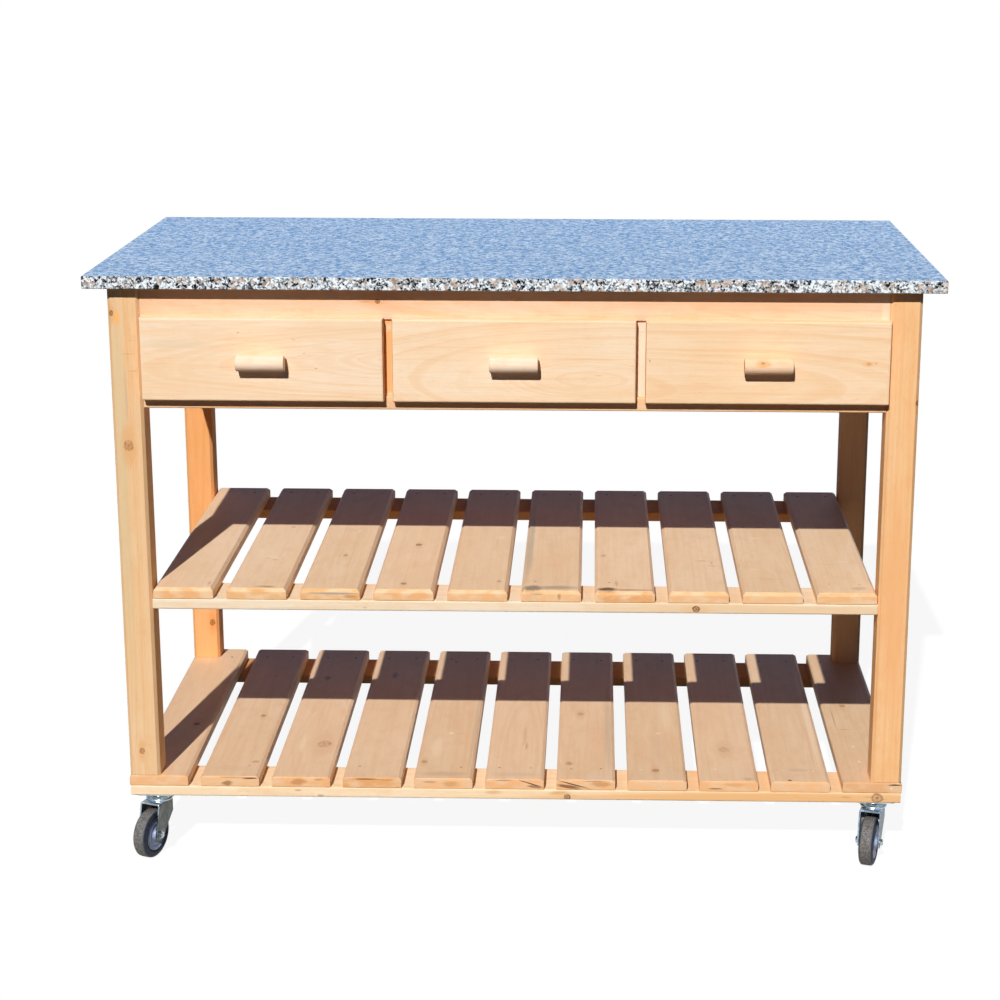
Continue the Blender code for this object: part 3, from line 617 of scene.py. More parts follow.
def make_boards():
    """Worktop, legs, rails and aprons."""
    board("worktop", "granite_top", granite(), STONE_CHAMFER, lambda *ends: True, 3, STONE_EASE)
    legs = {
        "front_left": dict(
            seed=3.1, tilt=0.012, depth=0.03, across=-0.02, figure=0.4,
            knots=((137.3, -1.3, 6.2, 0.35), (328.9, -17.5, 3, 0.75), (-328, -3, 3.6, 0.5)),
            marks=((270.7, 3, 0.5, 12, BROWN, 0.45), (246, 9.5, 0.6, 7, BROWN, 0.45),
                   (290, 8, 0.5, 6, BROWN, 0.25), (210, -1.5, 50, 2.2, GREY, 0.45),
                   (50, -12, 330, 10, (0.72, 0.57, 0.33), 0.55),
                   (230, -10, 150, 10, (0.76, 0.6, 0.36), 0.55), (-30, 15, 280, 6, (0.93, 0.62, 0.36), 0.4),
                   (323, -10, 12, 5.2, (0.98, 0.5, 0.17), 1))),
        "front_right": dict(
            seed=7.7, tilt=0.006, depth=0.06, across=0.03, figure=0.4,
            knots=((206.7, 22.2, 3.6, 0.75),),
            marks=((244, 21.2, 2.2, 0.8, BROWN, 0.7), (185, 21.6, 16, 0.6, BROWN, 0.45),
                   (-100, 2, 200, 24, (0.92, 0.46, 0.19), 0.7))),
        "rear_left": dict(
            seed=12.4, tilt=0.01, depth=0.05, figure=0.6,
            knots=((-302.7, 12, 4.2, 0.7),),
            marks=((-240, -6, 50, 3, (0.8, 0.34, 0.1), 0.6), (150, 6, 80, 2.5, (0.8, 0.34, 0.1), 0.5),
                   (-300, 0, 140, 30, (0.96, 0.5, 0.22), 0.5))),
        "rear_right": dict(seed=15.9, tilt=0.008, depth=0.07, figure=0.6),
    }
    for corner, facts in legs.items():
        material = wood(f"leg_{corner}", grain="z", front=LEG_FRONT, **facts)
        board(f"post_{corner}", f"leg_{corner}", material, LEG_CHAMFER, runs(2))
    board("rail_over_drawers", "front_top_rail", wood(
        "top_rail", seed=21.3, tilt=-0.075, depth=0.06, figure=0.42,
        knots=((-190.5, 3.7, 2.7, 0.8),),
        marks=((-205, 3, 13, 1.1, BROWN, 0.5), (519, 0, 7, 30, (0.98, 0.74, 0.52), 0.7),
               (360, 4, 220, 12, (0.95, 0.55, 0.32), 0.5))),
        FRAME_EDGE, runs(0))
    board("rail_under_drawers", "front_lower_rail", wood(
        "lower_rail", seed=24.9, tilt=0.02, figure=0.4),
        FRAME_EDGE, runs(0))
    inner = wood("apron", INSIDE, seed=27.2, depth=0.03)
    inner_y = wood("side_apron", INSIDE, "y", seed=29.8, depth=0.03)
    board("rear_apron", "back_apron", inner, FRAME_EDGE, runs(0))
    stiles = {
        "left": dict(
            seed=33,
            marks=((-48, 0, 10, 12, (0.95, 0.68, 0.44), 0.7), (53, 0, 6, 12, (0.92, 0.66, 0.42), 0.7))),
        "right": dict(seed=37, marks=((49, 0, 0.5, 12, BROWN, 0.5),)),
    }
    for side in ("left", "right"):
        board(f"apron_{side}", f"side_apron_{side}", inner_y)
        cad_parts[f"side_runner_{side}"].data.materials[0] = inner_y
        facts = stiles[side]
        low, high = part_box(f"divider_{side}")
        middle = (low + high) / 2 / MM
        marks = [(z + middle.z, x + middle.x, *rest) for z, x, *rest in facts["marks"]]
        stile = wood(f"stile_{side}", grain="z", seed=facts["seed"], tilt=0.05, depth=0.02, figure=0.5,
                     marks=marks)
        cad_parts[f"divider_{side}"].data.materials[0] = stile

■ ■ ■

* **Instructions to follow**
Every line of the data above should be reproduced word for word.

* **Task solution**
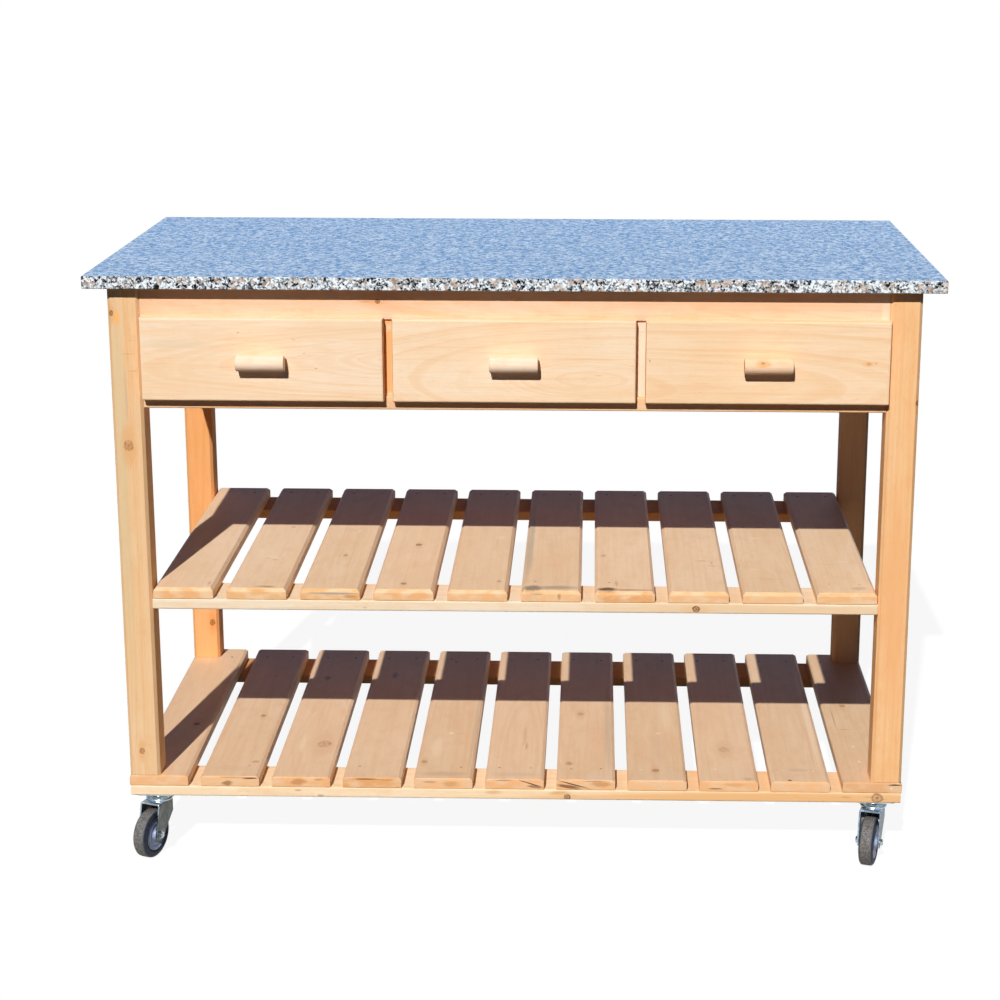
Continue the Blender code for this object: part 3, from line 617 of scene.py. More parts follow.
def make_boards():
    """Worktop, legs, rails and aprons."""
    board("worktop", "granite_top", granite(), STONE_CHAMFER, lambda *ends: True, 3, STONE_EASE)
    legs = {
        "front_left": dict(
            seed=3.1, tilt=0.012, depth=0.03, across=-0.02, figure=0.4,
            knots=((137.3, -1.3, 6.2, 0.35), (328.9, -17.5, 3, 0.75), (-328, -3, 3.6, 0.5)),
            marks=((270.7, 3, 0.5, 12, BROWN, 0.45), (246, 9.5, 0.6, 7, BROWN, 0.45),
                   (290, 8, 0.5, 6, BROWN, 0.25), (210, -1.5, 50, 2.2, GREY, 0.45),
                   (50, -12, 330, 10, (0.72, 0.57, 0.33), 0.55),
                   (230, -10, 150, 10, (0.76, 0.6, 0.36), 0.55), (-30, 15, 280, 6, (0.93, 0.62, 0.36), 0.4),
                   (323, -10, 12, 5.2, (0.98, 0.5, 0.17), 1))),
        "front_right": dict(
            seed=7.7, tilt=0.006, depth=0.06, across=0.03, figure=0.4,
            knots=((206.7, 22.2, 3.6, 0.75),),
            marks=((244, 21.2, 2.2, 0.8, BROWN, 0.7), (185, 21.6, 16, 0.6, BROWN, 0.45),
                   (-100, 2, 200, 24, (0.92, 0.46, 0.19), 0.7))),
        "rear_left": dict(
            seed=12.4, tilt=0.01, depth=0.05, figure=0.6,
            knots=((-302.7, 12, 4.2, 0.7),),
            marks=((-240, -6, 50, 3, (0.8, 0.34, 0.1), 0.6), (150, 6, 80, 2.5, (0.8, 0.34, 0.1), 0.5),
                   (-300, 0, 140, 30, (0.96, 0.5, 0.22), 0.5))),
        "rear_right": dict(seed=15.9, tilt=0.008, depth=0.07, figure=0.6),
    }
    for corner, facts in legs.items():
        material = wood(f"leg_{corner}", grain="z", front=LEG_FRONT, **facts)
        board(f"post_{corner}", f"leg_{corner}", material, LEG_CHAMFER, runs(2))
    board("rail_over_drawers", "front_top_rail", wood(
        "top_rail", seed=21.3, tilt=-0.075, depth=0.06, figure=0.42,
        knots=((-190.5, 3.7, 2.7, 0.8),),
        marks=((-205, 3, 13, 1.1, BROWN, 0.5), (519, 0, 7, 30, (0.98, 0.74, 0.52), 0.7),
               (360, 4, 220, 12, (0.95, 0.55, 0.32), 0.5))),
        FRAME_EDGE, runs(0))
    board("rail_under_drawers", "front_lower_rail", wood(
        "lower_rail", seed=24.9, tilt=0.02, figure=0.4),
        FRAME_EDGE, runs(0))
    inner = wood("apron", INSIDE, seed=27.2, depth=0.03)
    inner_y = wood("side_apron", INSIDE, "y", seed=29.8, depth=0.03)
    board("rear_apron", "back_apron", inner, FRAME_EDGE, runs(0))
    stiles = {
        "left": dict(
            seed=33,
            marks=((-48, 0, 10, 12, (0.95, 0.68, 0.44), 0.7), (53, 0, 6, 12, (0.92, 0.66, 0.42), 0.7))),
        "right": dict(seed=37, marks=((49, 0, 0.5, 12, BROWN, 0.5),)),
    }
    for side in ("left", "right"):
        board(f"apron_{side}", f"side_apron_{side}", inner_y)
        cad_parts[f"side_runner_{side}"].data.materials[0] = inner_y
        facts = stiles[side]
        low, high = part_box(f"divider_{side}")
        middle = (low + high) / 2 / MM
        marks = [(z + middle.z, x + middle.x, *rest) for z, x, *rest in facts["marks"]]
        stile = wood(f"stile_{side}", grain="z", seed=facts["seed"], tilt=0.05, depth=0.02, figure=0.5,
                     marks=marks)
        cad_parts[f"divider_{side}"].data.materials[0] = stile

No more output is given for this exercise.